If you listen to people like Rory Stewart or Alastair Campbell on The Rest is Politics, you get a very polite, moderate version of this debate. They advocate for "engagement with caveats"—the idea that we can cooperate on climate change and trade while being firm on human rights.

It’s an attractive view because it’s so reasonable, but sitting here in Shanghai, it feels a bit like a privileged bubble. It misses the messy realpolitik of it all. China isn't just "engaging" back; they are systematically dominating the supply chains that the UK needs for its own green transition. Rory and Alastair often seem averse to the idea of nationalism or old-school industrial strategy, but that is exactly what is driving the success of the Chinese EV brands currently flooding the UK market.

My View

My take is that we need to stop pretending this is a choice between "good" and "bad" engagement. We need the trade, but we shouldn't be naive about it. We should embrace the competition where it helps British consumers—like cheaper electric vehicles—but we have to be much more aggressive about protecting our own strategic interests. We can't let "polite cooperation" be a cover for becoming a client state.

Why the Relationship Matters

The EV Reality

The electric vehicle revolution in the UK is being powered by China. Brands like BYD and MG are offering high-quality cars for £15,000 less than their European rivals. If the UK wants to hit its net-zero targets, it needs these cars. We can't afford to be snobbish about where they come from, but we also can't ignore the fact that this is hollowing out our own domestic manufacturing.

Supply Chain Gravity

It isn't just cars. Solar panels, batteries, and the rare earth minerals required for modern tech are almost all processed here. The UK's "10 Year Health Plan" and its energy goals are, effectively, underpinned by Chinese logistics.

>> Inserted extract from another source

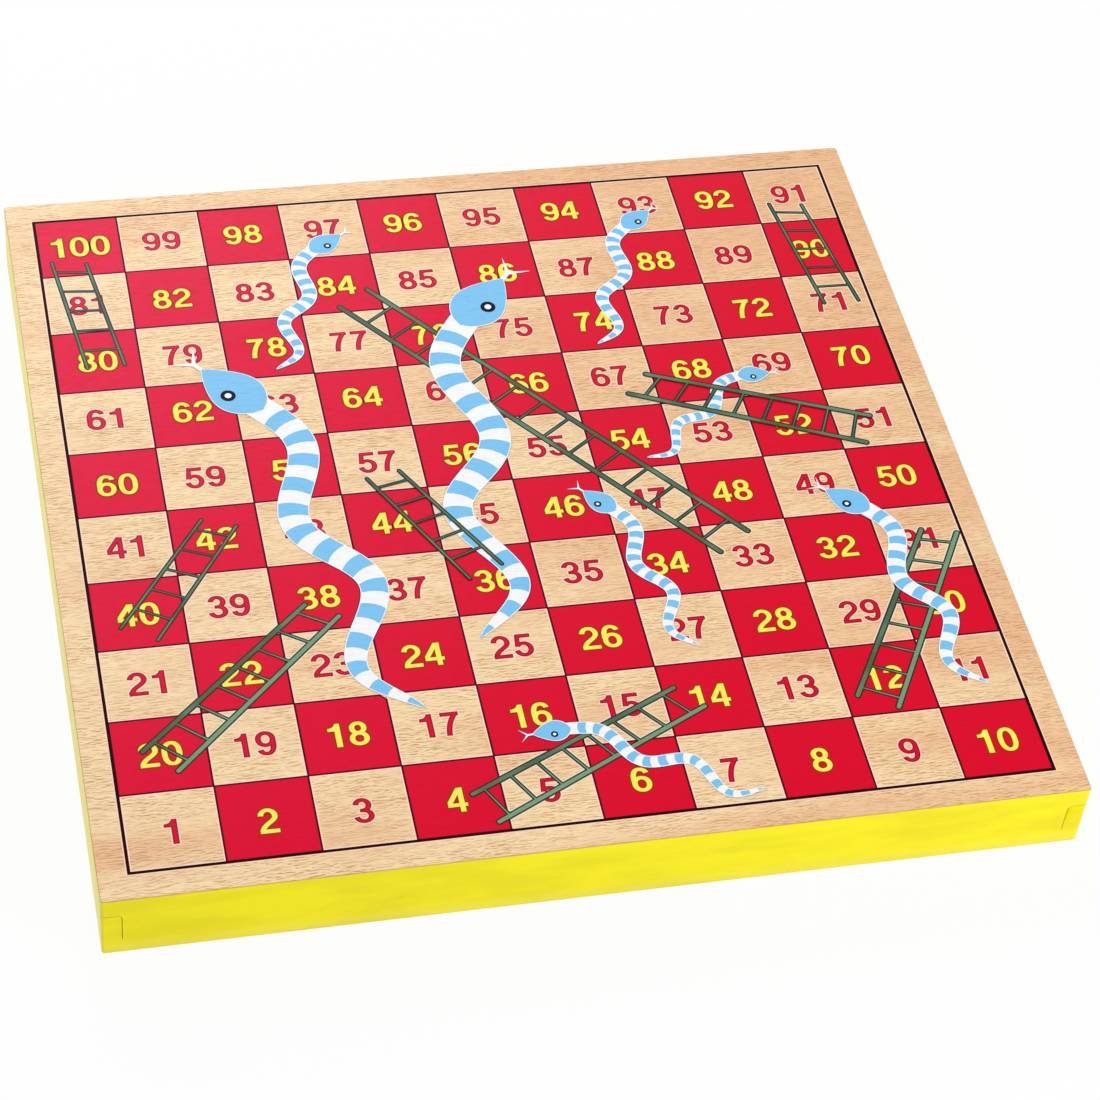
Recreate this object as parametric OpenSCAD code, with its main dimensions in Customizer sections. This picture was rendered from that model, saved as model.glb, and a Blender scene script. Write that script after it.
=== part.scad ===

Rory Stewart might want a more "values-based" foreign policy, but values don't build wind turbines; supply chains do.

What Happens Next?

The UK shouldn't run away from China, but it should stop being so reactive. We need to:

  1. Welcome the competition in consumer goods to keep inflation down—something households in Somerset or London desperately need.
  2. Aggressively diversify supply chains for critical minerals so we aren't held hostage by a single point of failure.
  3. Internalise the realpolitik: Recognise that China plays the game of nationalism and state-led industry very well. If we want to compete, we have to start thinking like an industrial power again, not just a "service economy."

For readers interested in how this affects them: keep an eye on the price of your next car or your home solar array. These aren't just consumer choices; they are the front line of Britain's most complicated international relationship.